Anyone walking through the same area would have thought it plain. Its just a bunch of weeds and fields. It's just evergreen stumps near rows and rows of green. Normally, I would have been annoyed with the bugs smacking into my face as I walk by.

But the cool wind felt really good on my face. The weeds and dandelions looked so pretty together. The silence of trees and the fields spoke to me. I started wishing my legs didn't get tired so easily. I wish I didn't have to turn back. I could have gone further. The path seemed endless. But typical worries started to plague me. What if I get lost? What if some animal comes blundering by and I get injured? What if it rains? 

I saw another woman walking the same path towards me with her dog.  I thought to myself "no not yet" I didn't want to walk back to my life yet. But I could already feel it. The heavy pull of daily concerns and responsibility. I had to leave this peaceful place. Maybe, I thought, I can come back tomorrow. 

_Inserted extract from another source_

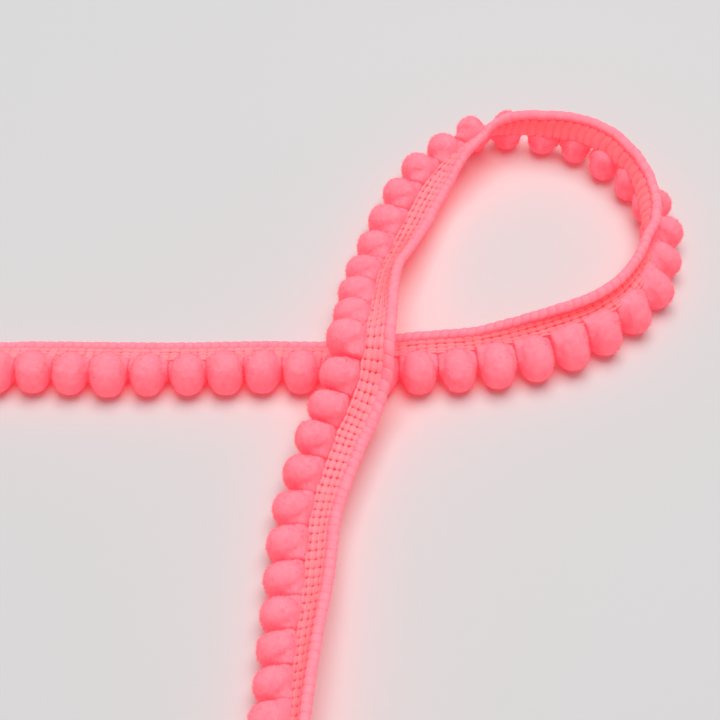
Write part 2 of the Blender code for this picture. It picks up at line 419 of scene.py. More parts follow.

I picked up my dog, had coffee with my landlord, and made my way home. I wondered if a rainy day tomorrow would not be so bad after all. It has, after all pushed me enough to experience something more  from something so ordinary as a nature walk. Maybe brooding wasn't so bad after all. I realized how much I enjoy it. That's probably why I had so many annoying characteristics. It is so I can brood and be unhappy. It is so I can go experience normal things in a different light and appreciate it. Man, am I lucky.